The manufacturing recession for metalforming companies was signaled by a sharp decline in orders booked which began in September 2000 (more erratic line, which indicates current monthly orders). The 12-month rolling average (smoother line) documents the precipitous drop and indicates that recover of new orders has been only modest during the period.
Shipments in the metalforming industry plummeted sharply between October and December 2000. For 2001, average shipments were down 17% compared to 2000. There was 0% growth between 2001 and 2002 and 56% of reporting companies experienced declines in shipment value. Through April, 2003 is up 4% year-to-date over 2002.
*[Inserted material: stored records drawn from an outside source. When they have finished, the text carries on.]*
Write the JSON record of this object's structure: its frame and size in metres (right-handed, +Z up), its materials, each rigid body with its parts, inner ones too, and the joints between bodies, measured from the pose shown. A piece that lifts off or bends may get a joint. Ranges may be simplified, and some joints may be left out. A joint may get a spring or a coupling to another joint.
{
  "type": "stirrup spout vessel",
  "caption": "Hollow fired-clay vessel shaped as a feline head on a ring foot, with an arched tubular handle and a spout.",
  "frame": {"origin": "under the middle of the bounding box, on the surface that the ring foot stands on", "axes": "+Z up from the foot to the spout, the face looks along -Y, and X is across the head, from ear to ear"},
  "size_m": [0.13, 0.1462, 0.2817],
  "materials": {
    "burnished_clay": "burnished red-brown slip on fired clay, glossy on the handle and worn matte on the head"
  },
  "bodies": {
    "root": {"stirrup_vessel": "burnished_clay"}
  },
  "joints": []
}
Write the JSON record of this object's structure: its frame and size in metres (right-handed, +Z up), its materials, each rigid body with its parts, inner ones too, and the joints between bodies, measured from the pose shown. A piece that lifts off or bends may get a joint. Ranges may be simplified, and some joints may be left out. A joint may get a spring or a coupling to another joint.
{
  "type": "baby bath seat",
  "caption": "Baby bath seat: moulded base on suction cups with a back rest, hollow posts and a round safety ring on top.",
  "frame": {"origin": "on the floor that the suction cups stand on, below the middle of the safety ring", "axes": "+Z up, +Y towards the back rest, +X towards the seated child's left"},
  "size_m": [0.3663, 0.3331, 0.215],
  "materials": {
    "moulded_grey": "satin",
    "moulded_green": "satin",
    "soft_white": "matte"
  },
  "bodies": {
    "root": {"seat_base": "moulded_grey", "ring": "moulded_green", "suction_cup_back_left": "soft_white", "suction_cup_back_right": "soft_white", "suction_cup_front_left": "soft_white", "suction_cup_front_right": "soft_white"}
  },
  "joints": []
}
Capital equipment producers, who sell equipment to metalforming companies, have experienced a substantial business decline since March 2001 reflecting weakness among their customer markets. Machine tool consumption was down 23% for 2002 vs 2001 and an additional 26% in first quarter 2003. The capital equipment market for metalforming machine tools is unlikely to recover until steel tariffs have been ended. Thousands of jobs have been lost in machine tool markets.
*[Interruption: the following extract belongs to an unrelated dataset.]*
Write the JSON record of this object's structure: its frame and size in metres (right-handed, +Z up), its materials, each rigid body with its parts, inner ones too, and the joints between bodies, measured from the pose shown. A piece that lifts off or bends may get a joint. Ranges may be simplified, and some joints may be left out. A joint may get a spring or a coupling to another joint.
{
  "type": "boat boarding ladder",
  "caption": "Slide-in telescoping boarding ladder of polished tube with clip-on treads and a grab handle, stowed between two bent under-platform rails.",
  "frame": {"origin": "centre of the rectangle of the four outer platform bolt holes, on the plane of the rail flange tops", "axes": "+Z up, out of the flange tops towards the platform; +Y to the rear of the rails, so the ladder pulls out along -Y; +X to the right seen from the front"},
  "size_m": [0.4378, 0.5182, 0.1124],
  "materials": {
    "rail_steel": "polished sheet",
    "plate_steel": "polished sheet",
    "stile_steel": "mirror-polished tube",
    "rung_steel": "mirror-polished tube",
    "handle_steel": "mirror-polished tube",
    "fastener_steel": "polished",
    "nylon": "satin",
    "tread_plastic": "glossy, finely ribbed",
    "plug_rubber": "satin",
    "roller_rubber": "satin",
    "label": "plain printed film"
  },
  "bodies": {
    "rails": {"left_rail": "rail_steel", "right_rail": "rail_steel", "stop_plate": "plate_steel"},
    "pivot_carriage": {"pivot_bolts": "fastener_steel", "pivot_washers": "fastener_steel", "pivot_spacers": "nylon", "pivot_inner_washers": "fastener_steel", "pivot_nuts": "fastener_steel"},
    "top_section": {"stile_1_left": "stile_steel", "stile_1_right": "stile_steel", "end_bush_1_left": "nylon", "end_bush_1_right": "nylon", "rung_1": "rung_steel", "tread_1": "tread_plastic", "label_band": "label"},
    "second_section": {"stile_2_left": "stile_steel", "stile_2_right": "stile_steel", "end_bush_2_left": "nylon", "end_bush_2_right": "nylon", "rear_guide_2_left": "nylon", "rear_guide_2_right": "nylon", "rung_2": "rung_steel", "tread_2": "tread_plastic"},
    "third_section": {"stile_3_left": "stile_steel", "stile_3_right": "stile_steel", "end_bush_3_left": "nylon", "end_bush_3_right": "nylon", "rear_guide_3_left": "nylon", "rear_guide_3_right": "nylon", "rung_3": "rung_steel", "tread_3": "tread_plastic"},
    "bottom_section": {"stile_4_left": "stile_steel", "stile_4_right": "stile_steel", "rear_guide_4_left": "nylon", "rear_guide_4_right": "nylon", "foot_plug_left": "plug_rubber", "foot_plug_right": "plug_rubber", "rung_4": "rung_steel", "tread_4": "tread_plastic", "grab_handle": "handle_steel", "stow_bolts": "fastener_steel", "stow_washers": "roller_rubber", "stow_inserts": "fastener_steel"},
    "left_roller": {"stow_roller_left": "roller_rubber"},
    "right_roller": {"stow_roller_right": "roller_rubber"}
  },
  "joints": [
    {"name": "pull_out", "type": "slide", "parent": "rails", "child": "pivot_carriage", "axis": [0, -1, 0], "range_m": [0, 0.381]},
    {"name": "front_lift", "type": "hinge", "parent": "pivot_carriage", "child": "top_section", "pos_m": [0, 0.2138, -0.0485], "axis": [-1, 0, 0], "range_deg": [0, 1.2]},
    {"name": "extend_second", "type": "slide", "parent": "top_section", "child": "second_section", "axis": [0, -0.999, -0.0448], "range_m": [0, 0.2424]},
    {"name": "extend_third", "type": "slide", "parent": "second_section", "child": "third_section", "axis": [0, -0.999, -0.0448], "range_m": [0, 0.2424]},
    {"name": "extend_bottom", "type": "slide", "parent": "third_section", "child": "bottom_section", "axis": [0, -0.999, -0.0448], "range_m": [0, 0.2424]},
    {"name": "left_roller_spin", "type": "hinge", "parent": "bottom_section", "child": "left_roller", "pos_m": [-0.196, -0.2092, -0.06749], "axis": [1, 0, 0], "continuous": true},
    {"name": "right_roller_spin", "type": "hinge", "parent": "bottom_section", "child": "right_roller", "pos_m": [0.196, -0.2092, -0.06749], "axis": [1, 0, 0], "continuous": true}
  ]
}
Spot market prices for flat rolled steel reached their bottom in the 4th quarter, 2001. Due primarily to soft manufacturing conditions post-September 11th among metalforming companies (see the Oct-Dec 2001 drop in shipments on page 9). During this period, LTV Steel ceased operations, creating an immediate correction in spot prices which began to recover from late 2001 lows. By March 2002, spot prices had risen by some 20% for hot rolled sheet, 23% for cold rolled sheet, and 19% for galvanized sheet. Imposition of the tariffs in late March 2002 had an immediate impact on prices reflected in substantial jumps in April 2002 which continued to rise through July.
The metalforming industry experienced 20-year low average profitability in PMA's 2002 Operational Cost Survey, with average profits totaling only 1.6% of sales before taxes. Nearly 40% of member companies reported losses. Average profit historically has been 4.5 to 6% while the historical average of companies reporting losses is approximately 18%.